Прецедент уже был: мастерские не всегда собирали только свеженькие сочинения артистов. В одной из прошлых программ были показаны образчики работ Юрия Бурлака по реконструкции текстов старинных балетов. Показ прошел блестяще, балетный народ восхитился, критики одобрили, начальство долго подумало -- и в результате хореографа позвали на постановку в Большой, где он вместе с Алексеем Ратманским и сделал в прошлом сезоне совершенно замечательного «Корсара». Теперь, судя по всему, планировалось что-то похожее: проба на верхней сцене, обсуждение и (в перспективе, если все удастся) появление программы в репертуаре. Планировалось, но, кажется, не получится, хотя показ прошел очень удачно. Против наследники Голейзовского.
Хореографа-новатора, то шедшего вровень с эпохой и прорисовывавшего в текстах мощь мускулов восставших рабов и отвагу советских людей, готовых запросто свернуть себе шею ради триумфа советской науки/искусства, то продолжающего быть революционером тогда, когда это уже было не модно (и почитаемая им нагота обзывалась порнографией), на этом свете нет уже тридцать восемь лет. Его постановок нет в репертуаре; очень немногое записано на пленку. Пока (тьфу-тьфу-тьфу!) живы люди, работавшие с ним, пока они могут рассказать-показать, как все это выглядело, самое время воскрешать сочинения человека, скрепившего собой балет еще дореволюционный с буйными шестидесятыми. Это наша история, и -- редкий случай -- история, за которую не стыдно. Она вот-вот может исчезнуть. Почему же наследники хореографа собираются подавать в суд из-за показа этой программы в Большом?
Потому что балет одели не так, как они хотели. Костюмы для новой постановки были заказаны Рустаму Хамдамову, а правообладатели желали, чтобы спектакль вышел в тех нарядах, в каких существовал полвека назад. И пусть Алексей Ратманский зачитывает письма Голейзовского, где тот прямо говорит, что те костюмы ему не нравятся. И пусть всем известно, что вообще-то хореограф, в текстах отчетливо цитирующий рисунки на греческих вазах, предпочел бы, чтобы артисты выступали без одежды вовсе. И пусть старая одежда сработала бы против хореографии, превратив ее в экземпляр для музея истории танца, в то время как творения Хамдамова, вступив в полемику с пластикой, только подчеркнули ее неустаревшую актуальность -- все равно. Баба-яга против.
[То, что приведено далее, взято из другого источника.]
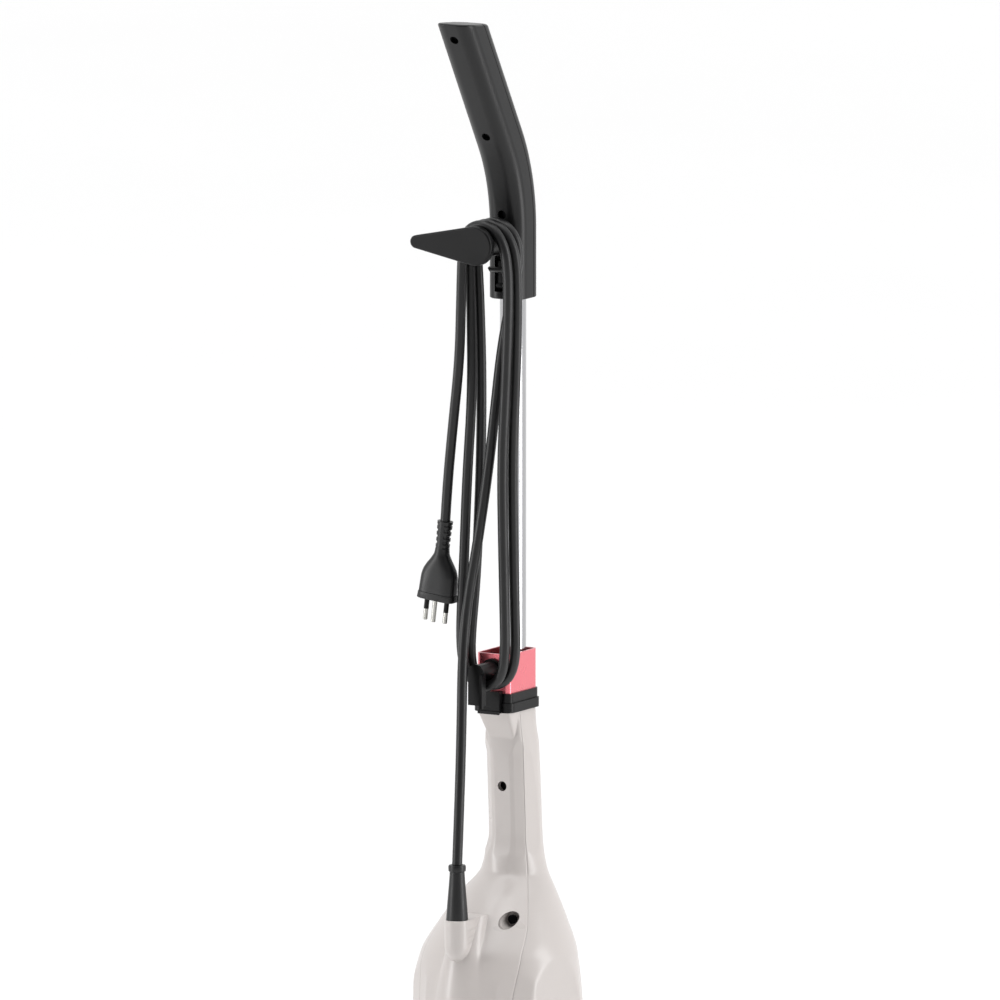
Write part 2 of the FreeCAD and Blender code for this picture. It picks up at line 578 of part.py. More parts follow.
def build_body():
    outside, inside = body_solids()
    wall, seat = size("shell_wall"), size("relief_seat")
    outlet_y, rim = size("outlet_y"), size("outlet_top_z")
    floor_trim = block_between(60, -60, 60, size("foot_z") - 20, size("foot_z") + wall)
    inside = inside.cut(floor_trim)
    shell = outside.cut(inside)
    rear_side = rear_region()
    rear, front = shell.common(rear_side), shell.cut(rear_side)
    relief_hole = Part.makeCylinder(size("relief_root"), seat + 2, Vector(0, outlet_y, rim - seat))
    cord_way = Part.makeCylinder(size("cord_diameter") / 2 + 1, 60, Vector(0, outlet_y, rim - seat - 20))
    rear = rear.cut(relief_hole).cut(cord_way)
    screws, bay_bosses = [], []
    for x, z, seat_y in BODY_SCREWS:
        cup = rod_y(x, seat_y - 2.2, seat_y + 60, z, BODY_HOLE_RADIUS + 2).common(outside)
        front = front.cut(cup)
        rear = rear.fuse(cup).cut(rod_y(x, seat_y, seat_y + 70, z, BODY_HOLE_RADIUS))
        rear = rear.cut(rod_y(x, seat_y - 3, seat_y + 1, z, 1.9))
        pilot = rod_y(x, seat_y - 16, seat_y, z, 1.6)
        if size("bay_foot_z") < z < size("bay_top_z"):
            bay_bosses.append(rod_y(x, size("bay_back_y"), seat_y - 2.2, z, 4.2).cut(pilot))
        elif z < size("tube_foot_z") - 40:
            front = front.fuse(rod_y(x, -90, seat_y - 2.2, z, 4.2).common(outside)).cut(pilot)
        screws.append(rod_y(x, seat_y, seat_y + 2.6, z, 3.8).fuse(rod_y(x, seat_y - 15, seat_y, z, 1.6)))
    bay_wall = size("bay_wall")
    bay_x = 100
    bay_gap = block_between(bay_x, -200, size("bay_back_y"), size("bay_foot_z"), size("bay_top_z"))
    front = front.cut(bay_gap)
    pole_way = Part.makeCylinder(size("tube_diameter") / 2 + size("fit_gap"), 100,
                                 Vector(0, 0, size("tube_foot_z")))
    front = front.cut(pole_way)
    knob_z, button_z, lamp_z = size("knob_z"), size("button_z"), size("lamp_z")
    for z, radius in ((knob_z, 5.0), (button_z, size("button_radius") + 0.4), (lamp_z, size("lamp_radius"))):
        front = front.cut(rod_y(0, -90, -10, z, radius))
    latch_hole = block_between(12.4, -90, -14, 178.0, 192.4)
    front = front.cut(latch_hole)
    feature("shell_front", front, "body_front_shell")
    feature("shell_rear", rear.removeSplitter(), "body_rear_panel")
    feature("panel_screws", Part.makeCompound(screws), "body_screws")
    bay_block = block_between(bay_x, -200, size("bay_back_y") + bay_wall, size("bay_foot_z") - bay_wall,
                              size("bay_top_z") + bay_wall)
    port = rod_y(0, -20, 10, 222.0, 6.4)
    bay = inside.common(bay_block).cut(bay_gap).cut(port)
    for boss in bay_bosses:
        bay = bay.fuse(boss)
    feature("bay", bay.removeSplitter(), "tank_bay")
    build_tank(outside, inside)
    socket = loft([s for s in BODY_SECTIONS.values()], wall + 0.3)
    socket = socket.common(block_between(60, -60, 60, 572.0, 654.0))
    socket = socket.cut(Part.makeCylinder(size("tube_diameter") / 2, 100, Vector(0, 0, size("tube_foot_z"))))
    socket = socket.cut(rod_y(0, 8.6, 60, 590.0, BODY_HOLE_RADIUS + 2.3))
    socket = socket.cut(rod_y(0, -6, 20, 590.0, 1.6))
    feature("pole_seat", socket.removeSplitter(), "pole_socket")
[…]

Что, собственно, плохого в костюмах Хамдамова? Я, признаться, не от всех в восторге, и одетая на одного из молодых людей юбка (по слухам, особенно растревожившая наследников) мне кажется чуждой этой хореографии. Не потому, что тут возможны какие-то гомосексуальные прочтения (дуэт совершенно гетеро-, мальчик с девочкой, прописанные вполне отношения), но потому, что юбка до пят закрывает ноги (а Голейзовскому всегда был важен скульптурный рисунок мускулов). И рисунок начинает апеллировать не к любимой хореографом Древней Греции, а вовсе даже к Японии, которую он явно в виду не имел. Но наряды, предложенные другим артистам, напоминают и об униформе почитаемых Голейзовским акробатов, и о вечном ветерке из двадцатых годов, что остался в его пластике навсегда, и это вполне удачные решения. Квинтэссенция в наряде Анастасии Горячевой, что танцевала «Мазурку», -- кокетливый дамский плащик (вариация на столь любимые Хамдамовым сентиментальные темы в дамских костюмах) практически прозрачен, а под ним суровая одежка гимнастки. Отличный, по-моему, ход.
Театр не впервые переодевает спектакли ХХ века, чтобы глаз зрителя не тормозил на вышедших из моды нарядах, а вцеплялся прямо в хореографию, пленялся ею, ею заболевал. «Класс-концерт» Асафа Мессерера и «Предзнаменования» Леонида Мясина уже сменили платья в процессе постановки, и получилось очень хорошо. Смогут ли наследники Голейзовского привыкнуть к мысли, что их великий родственник не обязан всегда носить костюмы «Москвошвея», -- неизвестно. Если нет -- значит, Большой театр ждет судебный процесс, который, несмотря на осторожные оговорки в программке (там не было указано, что это хореография Голейзовского, а говорилось, что «по мотивам»), он скорее всего проиграет. Театру, должно быть, это будет стоить некоторого количества денег, а Голейзовскому... ох, боюсь, что хореографу это обойдется куда дороже. Его тексты просто никто больше не возьмется ставить, и хореография почиет с миром. Зато в историческом костюме.